GIRL WITH A PEARL EARRING

by Tracy Chevalier

Pub Date: Jan. 3rd, 2000
ISBN: 0-525-94527-X
Publisher: Dutton

England-based Chevalier’s first US appearance is another novel based on a painting of Vermeer (see Susan Vreeland’s Girl in Hyacinth Blue, p. 998). The tale this time is told—alluringly indeed—by the housemaid who sat as model for the painting in question. Griet is only 16, in 1664, when she’s hired as a maid in the grand Delft household of Johannes Vermeer, who practices the Catholic faith and has a family consisting of wife, mother-in-law, cook, and 5 children (by story’s end there will be 11). Griet’s own faith is Protestant, and her humble family has been made even poorer since her father, a tile-painter, had an accident that left him blind. Hard-working and sweet-tempered Griet is taken on, then, partly as an act of charity, but the austere and famous painter is struck by her sensitive eye for color and balance, and after a time he asks her to grind paints for him in his attic studio—and perhaps begins falling in love with her, as she certainly does with him.
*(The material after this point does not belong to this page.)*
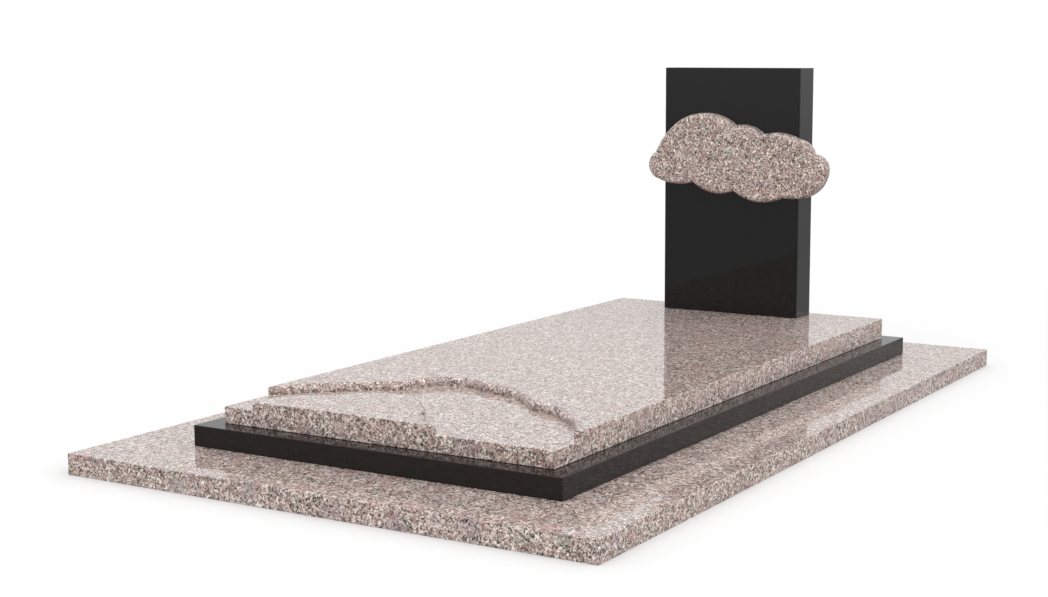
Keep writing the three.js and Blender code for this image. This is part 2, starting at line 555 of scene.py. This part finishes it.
def carved_pink(nodes):
    """The same granite where a tool has shaped it: less polished, slightly uneven, a shade darker, and with
    painted shade that deepens down the wall towards the floor of the recess."""
    colour, mica = pink_granite(nodes, PINK_GRAIN, CARVED_CONTRAST)
    place = nodes.add("ShaderNodeTexCoord").out("Object")
    height = nodes.add("ShaderNodeSeparateXYZ", {}, {"Vector": place}).out("Z")
    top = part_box("ledger_slab")[1].z
    # Painted shade: none in a narrow band under the top, then deepening down to the recess floor
    shade_towards_floor = nodes.ramp(height, top - UNSHADED_TOP_BAND, top - RECESS_DEPTH)
    colour = nodes.mix(CARVED_DARKER + shade_towards_floor * FLOOR_PAINTED_SHADE, colour, BROWN_QUARTZ)
    pitting = cloudiness(nodes, place, 2.5 * MM, 3.0)
    sockets = {"Strength": 0.25, "Distance": 0.4 * MM, "Height": pitting}
    return {
        "Base Color": colour,
        "Roughness": 0.22 + mica * 0.1,
        "IOR": GRANITE_IOR,
        "Normal": nodes.add("ShaderNodeBump", {}, sockets),
    }


carved_pink_granite = new_finish("carved_pink_granite", carved_pink)
finished_piece(
    "ledger_slab_carved",
    ledger(*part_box("ledger_slab")),
    [polished_pink_granite, carved_pink_granite],
    "ledger_slab",
)

# Headstone
# The upright slab at the head, sawn from a deeper black granite than the plinth and polished on
# every face. It stands on the ledger by its own weight, and a dowel inside keeps it in place.

BLACK_GROUND = (0.0026, 0.0025, 0.0024, 1)
GREY_FLECK = (0.010, 0.0097, 0.0093, 1)


def polished_black(nodes):
    """A neutral black with a mirror polish and faint grey flecks."""
    place = nodes.add("ShaderNodeTexCoord").out("Object")
    flecks = fine_flecks(nodes, place)
    colour = nodes.mix(flecks, BLACK_GROUND, GREY_FLECK)
    return {"Base Color": colour, "Roughness": 0.04 + flecks * 0.02, "IOR": GRANITE_IOR}


finished_piece(
    "headstone_polished",
    block(*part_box("headstone")),
    [new_finish("polished_black_granite", polished_black)],
    "headstone",
)

# Cloud ornament
# A flat cloud cut from a slab of pink granite, with its front edge well rounded and its face
# honed to a soft sheen. It is glued to the headstone and stands out past both its sides.

CLOUD_ROUND = 16 * MM
HONED_GRAIN = 5.2 * MM
HONED_CONTRAST = 1.5
HONED_DARKER = 0.09
# How strongly painted shade darkens the rounded edge, on top of the honed finish's own darker tone
EDGE_PAINTED_SHADE = 0.16
CLOUD_START = (-243, 652)
CLOUD_LOBES = (
    ((-190, 727), 5),
    ((22, 738), 41),
    ((115, 712), 12),
    ((230, 701), 12),
    ((281, 658), 10),
    ((325, 617), 10.5),
    ((262, 530), 17),
    ((182, 525), 4),
    ((22, 541), 23),
    ((-113, 562), 20),
    ((-235, 569), 10.5),
    ((-243, 652), 28),
)


def cloud(low, high):
    """The cloud, built up in lines of points from its eased back edge to its rounded front edge."""
    shape = bmesh.new()
    profile = [(ARRIS, high.y), (0, high.y - ARRIS)]
    profile += [(inset, low.y + drop) for inset, drop in rounded(CLOUD_ROUND)]
    lines = []
    for inset, y in profile:
        row = lobed_line(CLOUD_START, CLOUD_LOBES, -inset)
        lines.append([shape.verts.new((point.x, y, point.y)) for point in row])
    for lower, upper in zip(lines, lines[1:]):
        strip_between(shape, lower, upper, 0, closed=True)
    shape.faces.new(lines[0])
    shape.faces.new(lines[-1])
    return shape


def honed_pink(nodes):
    """A finer pink granite, with a little less shine, a shade darker overall, and painted shade round the
    rounded edge.
    """
    colour, mica = pink_granite(nodes, HONED_GRAIN, HONED_CONTRAST)
    place = nodes.add("ShaderNodeTexCoord").out("Object")
    depth = nodes.add("ShaderNodeSeparateXYZ", {}, {"Vector": place}).out("Y")
    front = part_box("cloud_ornament")[0].y
    # Painted shade on the rounded edge: none on the flat face, and full where the edge has turned to the
    # sides and back
    edge_shade = nodes.ramp(depth, front, front + CLOUD_ROUND)
    colour = nodes.mix(HONED_DARKER + edge_shade * EDGE_PAINTED_SHADE, colour, BROWN_QUARTZ)
    return {"Base Color": colour, "Roughness": 0.34 + mica * 0.08, "IOR": GRANITE_IOR}


finished_piece(
    "cloud_ornament_honed",
    cloud(*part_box("cloud_ornament")),
    [new_finish("honed_pink_granite", honed_pink)],
    "cloud_ornament",
)

# Floor and light
# A plain white studio floor, and soft light from all round that is brightest overhead.

FLOOR_SIZE = 120
FLOOR_WHITE = (0.80, 0.80, 0.80, 1)
FLOOR_BOUNCE = (0.53, 0.53, 0.53, 1)


def matt_white(nodes):
    """White as seen, but throwing back less light than that onto the stone."""
    seen = nodes.add("ShaderNodeLightPath").out("Is Camera Ray")
    colour = nodes.mix(seen, FLOOR_BOUNCE, FLOOR_WHITE)
    return {"Base Color": colour, "Roughness": 1.0, "Specular IOR Level": 0.0}


floor_shape = bmesh.new()
bmesh.ops.create_grid(floor_shape, x_segments=1, y_segments=1, size=FLOOR_SIZE / 2)
floor_mesh = bpy.data.meshes.new("studio_floor")
floor_shape.to_mesh(floor_mesh)
floor_shape.free()
floor_mesh.materials.append(new_finish("studio_floor_white", matt_white))
floor = bpy.data.objects.new("studio_floor", floor_mesh)
floor.visible_glossy = False
bpy.context.scene.collection.objects.link(floor)

# How bright the surroundings are, as pairs of the sine of the height above the horizon, from -1
# to 1, and the brightness there
SKY = ((-1.0, 0.45), (-0.07, 0.45), (0.0, 0.66), (0.17, 0.86), (0.42, 1.14), (0.87, 1.29), (1.0, 1.29))
SKY_TOP = max(level for _, level in SKY)
BACKDROP_WHITE = 1.05

# The upper light leans to the front right, where a wide soft light also stands lower down. Near
# the horizon on the front left the surroundings are dim.
KEY_SIDE = (0.8, -0.6)
LEAN = 0.30
LEAN_HEIGHTS = (0.22, 0.55)
SOFT_LIGHT = 0.85
SOFT_LIGHT_HEIGHTS = (0.03, 0.12, 0.45, 0.80)
SOFT_LIGHT_WIDTH = (0.35, 0.90)
DIM_SIDE = (-0.5, -0.866)
DIM_STRENGTH = 0.65
DIM_HEIGHTS = (0.02, 0.08, 0.20, 0.32)
DIM_WIDTH = (0.72, 0.92)

world = bpy.data.worlds.new("studio")
world.use_nodes = True
bpy.context.scene.world = world
sky = Nodes(world.node_tree)
direction = sky.add("ShaderNodeTexCoord").out("Generated")
east = sky.add("ShaderNodeSeparateXYZ", {}, {"Vector": direction})
north = east.out("Y")
height = east.out("Z")
stops = [((sine + 1) / 2, (level / SKY_TOP,) * 3 + (1,)) for sine, level in SKY]
level = sky.add("ShaderNodeValToRGB", {"stops": stops}, {"Fac": height * 0.5 + 0.5})


def band(levels):
    """1 between the two middle heights, and 0 outside the two outer ones."""
    return sky.ramp(height, *levels[:2]) * (1 - sky.ramp(height, *levels[2:]))


towards_key = east * KEY_SIDE[0] + north * KEY_SIDE[1]
lean = towards_key * sky.ramp(height, *LEAN_HEIGHTS) * LEAN
soft_light = sky.ramp(towards_key, *SOFT_LIGHT_WIDTH) * band(SOFT_LIGHT_HEIGHTS) * SOFT_LIGHT
towards_dim = east * DIM_SIDE[0] + north * DIM_SIDE[1]
dim = 1 - sky.ramp(towards_dim, *DIM_WIDTH) * band(DIM_HEIGHTS) * DIM_STRENGTH
seen = sky.add("ShaderNodeLightPath").out("Is Camera Ray")
brightness = level * SKY_TOP * (1 + lean + soft_light) * dim * (1 - seen) + seen * BACKDROP_WHITE
background = world.node_tree.nodes["Background"]
sky.connect(background.inputs["Strength"], brightness)
background.inputs["Color"].default_value = (1, 1, 1, 1)

# Camera
# It stands in front of the foot end, to its right, and looks a little down at the monument.

CAMERA_PLACE = (2.2417, -3.8774, 0.9520)
CAMERA_AZIMUTH = 29.986
CAMERA_PITCH = 8.513
PHOTO_WIDTH = 1048
PHOTO_HEIGHT = 597
FOCAL_PIXELS = 1700.57
AXIS_PIXEL = (597.38, 308.24)
SENSOR_WIDTH = 36

camera_data = bpy.data.cameras.new("camera")
camera_data.sensor_width = SENSOR_WIDTH
camera_data.lens = SENSOR_WIDTH * FOCAL_PIXELS / PHOTO_WIDTH
camera_data.shift_x = (PHOTO_WIDTH / 2 - AXIS_PIXEL[0]) / PHOTO_WIDTH
camera_data.shift_y = (AXIS_PIXEL[1] - PHOTO_HEIGHT / 2) / PHOTO_WIDTH
camera = bpy.data.objects.new("camera", camera_data)
camera.location = CAMERA_PLACE
camera.rotation_euler = (math.radians(90 - CAMERA_PITCH), 0, math.radians(CAMERA_AZIMUTH))
bpy.context.scene.collection.objects.link(camera)
bpy.context.scene.camera = camera
bpy.context.scene.view_settings.view_transform = "Standard"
Let there be no question, however, of anything remotely akin to declared romance, the maid’s station being far, far below the eminent painter’s, not to mention that his bitterly jealous wife Catharine remains sharply resentful of any least privilege extended to Griet—a complication that Vermeer resolves simply through intensified secrecy. There’s a limit, though, to how much hiding can be done in a single house however large, and when Griet begins sitting for Vermeer (his patron, the lecherous Ruijven, who has eyes—and hands—for Griet, brings it about), suspicions rise. That’s as nothing, though, to the storm that sweeps the house and all but brings about Griet’s very ruin when Catharine discovers that the base-born maid has committed the thieving travesty of wearing her pearl earrings. Courageous Griet, though, proves herself a survivor in this tenderhearted and sharp-eyed ramble through daily life—and high art—in 17th-century Delft. Another small and Vermeer-inspired treasure.